Return the listing below in full, with every line exactly as it is.

_ _ _ _ _

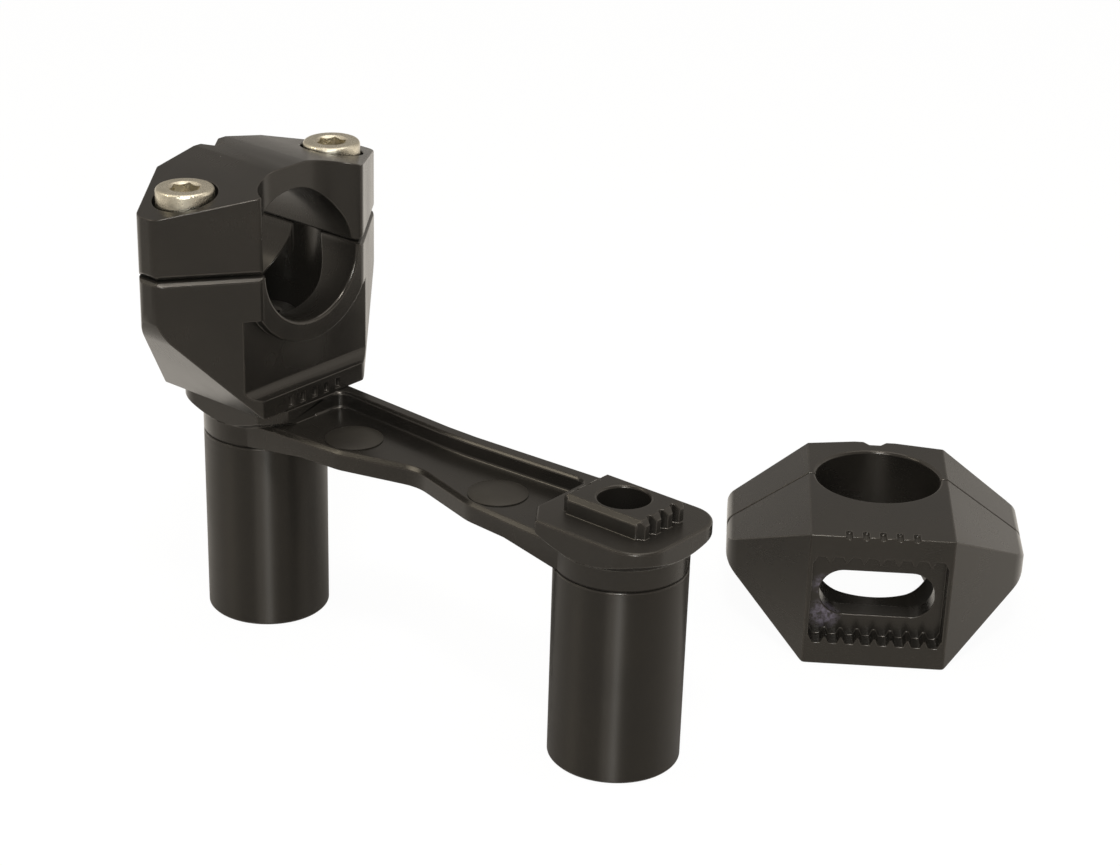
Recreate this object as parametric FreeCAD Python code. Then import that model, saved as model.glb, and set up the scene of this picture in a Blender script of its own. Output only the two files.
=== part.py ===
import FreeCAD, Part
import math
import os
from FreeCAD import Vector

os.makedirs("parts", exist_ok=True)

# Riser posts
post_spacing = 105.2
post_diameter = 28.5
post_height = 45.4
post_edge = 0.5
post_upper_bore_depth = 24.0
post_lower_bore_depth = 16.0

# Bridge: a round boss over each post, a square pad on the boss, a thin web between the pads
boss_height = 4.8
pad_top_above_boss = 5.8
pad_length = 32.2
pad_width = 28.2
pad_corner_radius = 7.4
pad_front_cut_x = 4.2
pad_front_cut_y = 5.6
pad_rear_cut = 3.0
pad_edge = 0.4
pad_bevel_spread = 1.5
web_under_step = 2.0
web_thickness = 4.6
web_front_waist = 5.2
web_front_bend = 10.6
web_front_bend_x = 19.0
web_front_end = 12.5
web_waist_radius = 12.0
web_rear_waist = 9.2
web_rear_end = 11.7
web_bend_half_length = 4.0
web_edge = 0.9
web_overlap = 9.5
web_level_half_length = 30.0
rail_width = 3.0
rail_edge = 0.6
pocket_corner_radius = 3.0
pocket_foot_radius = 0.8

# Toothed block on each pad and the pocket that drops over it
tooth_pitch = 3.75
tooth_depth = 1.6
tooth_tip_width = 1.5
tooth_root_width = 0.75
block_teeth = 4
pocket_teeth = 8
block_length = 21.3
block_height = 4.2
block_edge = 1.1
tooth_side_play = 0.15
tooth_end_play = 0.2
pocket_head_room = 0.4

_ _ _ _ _

Task result
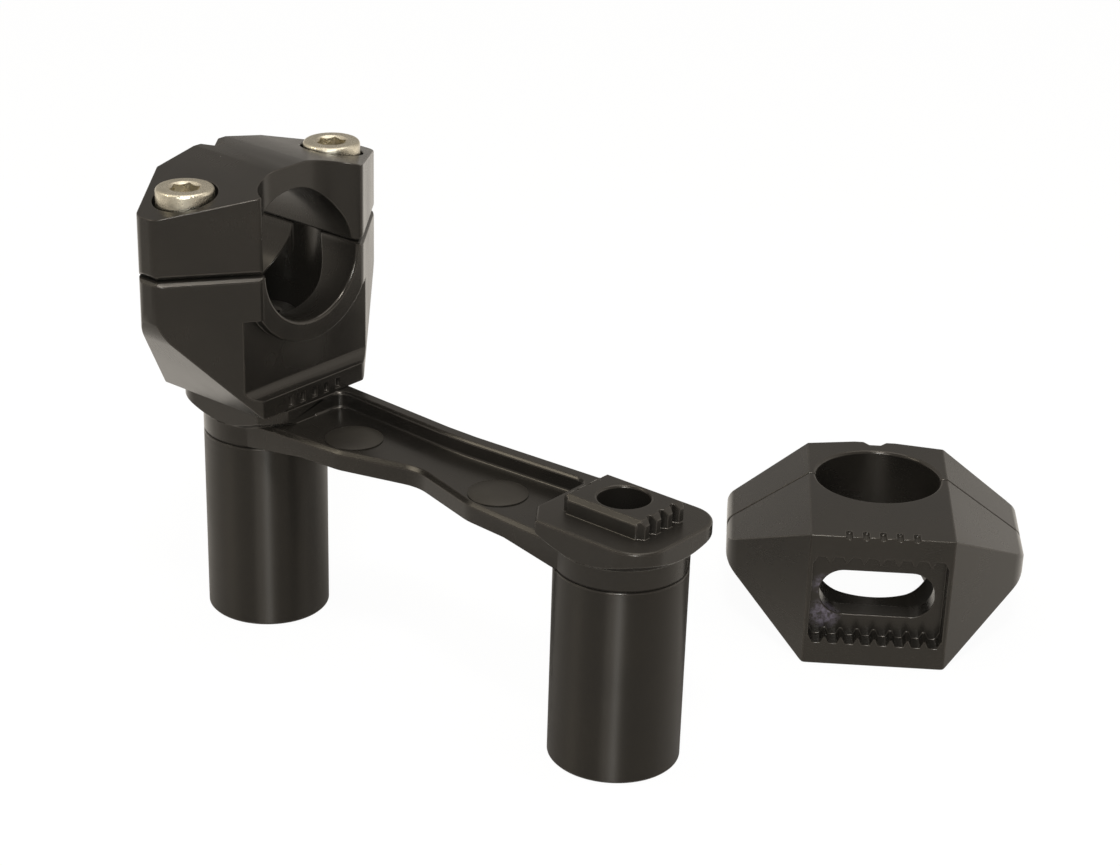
Recreate this object as parametric FreeCAD Python code. Then import that model, saved as model.glb, and set up the scene of this picture in a Blender script of its own. Output only the two files.
=== part.py ===
import FreeCAD, Part
import math
import os
from FreeCAD import Vector

os.makedirs("parts", exist_ok=True)

# Riser posts
post_spacing = 105.2
post_diameter = 28.5
post_height = 45.4
post_edge = 0.5
post_upper_bore_depth = 24.0
post_lower_bore_depth = 16.0

# Bridge: a round boss over each post, a square pad on the boss, a thin web between the pads
boss_height = 4.8
pad_top_above_boss = 5.8
pad_length = 32.2
pad_width = 28.2
pad_corner_radius = 7.4
pad_front_cut_x = 4.2
pad_front_cut_y = 5.6
pad_rear_cut = 3.0
pad_edge = 0.4
pad_bevel_spread = 1.5
web_under_step = 2.0
web_thickness = 4.6
web_front_waist = 5.2
web_front_bend = 10.6
web_front_bend_x = 19.0
web_front_end = 12.5
web_waist_radius = 12.0
web_rear_waist = 9.2
web_rear_end = 11.7
web_bend_half_length = 4.0
web_edge = 0.9
web_overlap = 9.5
web_level_half_length = 30.0
rail_width = 3.0
rail_edge = 0.6
pocket_corner_radius = 3.0
pocket_foot_radius = 0.8

# Toothed block on each pad and the pocket that drops over it
tooth_pitch = 3.75
tooth_depth = 1.6
tooth_tip_width = 1.5
tooth_root_width = 0.75
block_teeth = 4
pocket_teeth = 8
block_length = 21.3
block_height = 4.2
block_edge = 1.1
tooth_side_play = 0.15
tooth_end_play = 0.2
pocket_head_room = 0.4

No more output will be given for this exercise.